** START OF Supplied entries **

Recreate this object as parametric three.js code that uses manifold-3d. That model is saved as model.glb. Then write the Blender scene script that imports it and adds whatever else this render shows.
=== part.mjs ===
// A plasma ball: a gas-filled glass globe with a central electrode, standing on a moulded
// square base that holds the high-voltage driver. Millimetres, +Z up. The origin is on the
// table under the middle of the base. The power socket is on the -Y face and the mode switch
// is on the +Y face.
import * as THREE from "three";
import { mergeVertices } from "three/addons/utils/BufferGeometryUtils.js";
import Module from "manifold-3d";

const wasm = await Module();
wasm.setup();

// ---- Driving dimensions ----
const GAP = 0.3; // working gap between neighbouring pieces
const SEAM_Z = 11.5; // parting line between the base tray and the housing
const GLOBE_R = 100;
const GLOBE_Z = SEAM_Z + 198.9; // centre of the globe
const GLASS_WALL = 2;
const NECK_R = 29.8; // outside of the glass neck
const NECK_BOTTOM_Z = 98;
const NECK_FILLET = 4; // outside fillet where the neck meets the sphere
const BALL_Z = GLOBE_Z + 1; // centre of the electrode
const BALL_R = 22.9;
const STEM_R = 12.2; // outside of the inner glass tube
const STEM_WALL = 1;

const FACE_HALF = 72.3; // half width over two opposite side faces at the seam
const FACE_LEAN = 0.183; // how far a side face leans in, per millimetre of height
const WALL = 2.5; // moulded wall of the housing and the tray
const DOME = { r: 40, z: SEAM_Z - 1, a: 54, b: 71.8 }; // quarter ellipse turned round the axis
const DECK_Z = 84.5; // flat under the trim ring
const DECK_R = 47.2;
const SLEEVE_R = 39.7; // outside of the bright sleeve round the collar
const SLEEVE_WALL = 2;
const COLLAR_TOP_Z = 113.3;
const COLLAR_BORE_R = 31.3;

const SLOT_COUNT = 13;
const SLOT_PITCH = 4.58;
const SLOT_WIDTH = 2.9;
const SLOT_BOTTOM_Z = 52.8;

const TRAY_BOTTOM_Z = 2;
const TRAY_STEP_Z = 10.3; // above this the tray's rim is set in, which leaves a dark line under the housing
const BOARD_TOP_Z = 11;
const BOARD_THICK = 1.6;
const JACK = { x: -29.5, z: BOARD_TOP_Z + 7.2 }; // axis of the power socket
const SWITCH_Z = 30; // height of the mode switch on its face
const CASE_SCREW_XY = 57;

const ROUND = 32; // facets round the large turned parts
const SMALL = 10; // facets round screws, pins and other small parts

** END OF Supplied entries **
** START OF Supplied entries **

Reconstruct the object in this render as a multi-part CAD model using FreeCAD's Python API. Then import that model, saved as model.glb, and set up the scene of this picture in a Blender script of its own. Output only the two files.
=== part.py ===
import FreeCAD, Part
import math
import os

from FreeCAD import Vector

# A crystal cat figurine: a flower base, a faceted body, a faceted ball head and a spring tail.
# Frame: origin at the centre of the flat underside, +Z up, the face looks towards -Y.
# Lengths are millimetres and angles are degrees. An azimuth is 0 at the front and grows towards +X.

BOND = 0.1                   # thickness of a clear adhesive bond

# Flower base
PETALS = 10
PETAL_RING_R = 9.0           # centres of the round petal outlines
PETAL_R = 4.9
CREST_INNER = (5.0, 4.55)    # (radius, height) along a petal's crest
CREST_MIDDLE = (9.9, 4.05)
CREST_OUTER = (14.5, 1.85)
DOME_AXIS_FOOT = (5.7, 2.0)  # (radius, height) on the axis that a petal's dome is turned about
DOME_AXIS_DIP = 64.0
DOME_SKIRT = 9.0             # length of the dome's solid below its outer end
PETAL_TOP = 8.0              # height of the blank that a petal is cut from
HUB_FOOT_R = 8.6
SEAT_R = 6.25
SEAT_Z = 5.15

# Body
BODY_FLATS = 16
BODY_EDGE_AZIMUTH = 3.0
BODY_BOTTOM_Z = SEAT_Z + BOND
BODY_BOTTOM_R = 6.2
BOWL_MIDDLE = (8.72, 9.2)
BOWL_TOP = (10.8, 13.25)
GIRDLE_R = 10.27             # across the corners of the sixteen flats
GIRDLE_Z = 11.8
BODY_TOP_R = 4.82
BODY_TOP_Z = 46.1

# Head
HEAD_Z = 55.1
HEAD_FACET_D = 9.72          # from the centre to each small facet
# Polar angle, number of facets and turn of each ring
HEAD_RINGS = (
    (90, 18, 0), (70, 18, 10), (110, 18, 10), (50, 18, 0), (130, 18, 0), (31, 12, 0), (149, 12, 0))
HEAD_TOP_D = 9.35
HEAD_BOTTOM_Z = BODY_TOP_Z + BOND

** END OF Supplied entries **
** START OF Supplied entries **

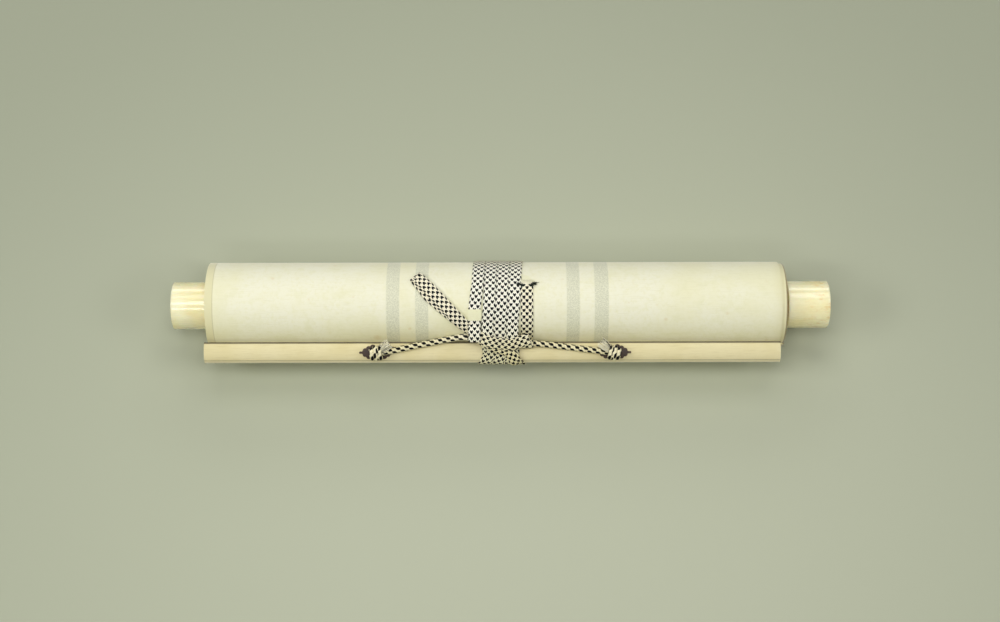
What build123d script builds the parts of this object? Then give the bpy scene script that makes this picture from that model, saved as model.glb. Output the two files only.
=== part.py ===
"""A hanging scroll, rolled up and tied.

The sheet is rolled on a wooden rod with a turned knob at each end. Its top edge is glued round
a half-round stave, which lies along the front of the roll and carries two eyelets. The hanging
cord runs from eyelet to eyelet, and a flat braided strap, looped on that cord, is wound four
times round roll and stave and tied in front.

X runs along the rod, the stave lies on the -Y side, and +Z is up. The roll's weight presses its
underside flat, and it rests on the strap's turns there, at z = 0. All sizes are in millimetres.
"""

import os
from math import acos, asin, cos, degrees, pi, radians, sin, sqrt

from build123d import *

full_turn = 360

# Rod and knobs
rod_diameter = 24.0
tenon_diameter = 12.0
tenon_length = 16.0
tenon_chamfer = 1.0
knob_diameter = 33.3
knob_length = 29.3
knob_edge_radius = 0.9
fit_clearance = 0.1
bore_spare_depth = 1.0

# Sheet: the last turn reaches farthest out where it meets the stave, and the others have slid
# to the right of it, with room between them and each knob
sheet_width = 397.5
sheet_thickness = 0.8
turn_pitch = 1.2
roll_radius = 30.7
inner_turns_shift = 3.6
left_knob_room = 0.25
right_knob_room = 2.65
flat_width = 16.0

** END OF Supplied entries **

#### Your instructions
The lines to transcribe begin at the line with "What build123d script" and end at the line with "flat_width = 16.0"; copy them exactly, both ends included.

#### Solution
What build123d script builds the parts of this object? Then give the bpy scene script that makes this picture from that model, saved as model.glb. Output the two files only.
=== part.py ===
"""A hanging scroll, rolled up and tied.

The sheet is rolled on a wooden rod with a turned knob at each end. Its top edge is glued round
a half-round stave, which lies along the front of the roll and carries two eyelets. The hanging
cord runs from eyelet to eyelet, and a flat braided strap, looped on that cord, is wound four
times round roll and stave and tied in front.

X runs along the rod, the stave lies on the -Y side, and +Z is up. The roll's weight presses its
underside flat, and it rests on the strap's turns there, at z = 0. All sizes are in millimetres.
"""

import os
from math import acos, asin, cos, degrees, pi, radians, sin, sqrt

from build123d import *

full_turn = 360

# Rod and knobs
rod_diameter = 24.0
tenon_diameter = 12.0
tenon_length = 16.0
tenon_chamfer = 1.0
knob_diameter = 33.3
knob_length = 29.3
knob_edge_radius = 0.9
fit_clearance = 0.1
bore_spare_depth = 1.0

# Sheet: the last turn reaches farthest out where it meets the stave, and the others have slid
# to the right of it, with room between them and each knob
sheet_width = 397.5
sheet_thickness = 0.8
turn_pitch = 1.2
roll_radius = 30.7
inner_turns_shift = 3.6
left_knob_room = 0.25
right_knob_room = 2.65
flat_width = 16.0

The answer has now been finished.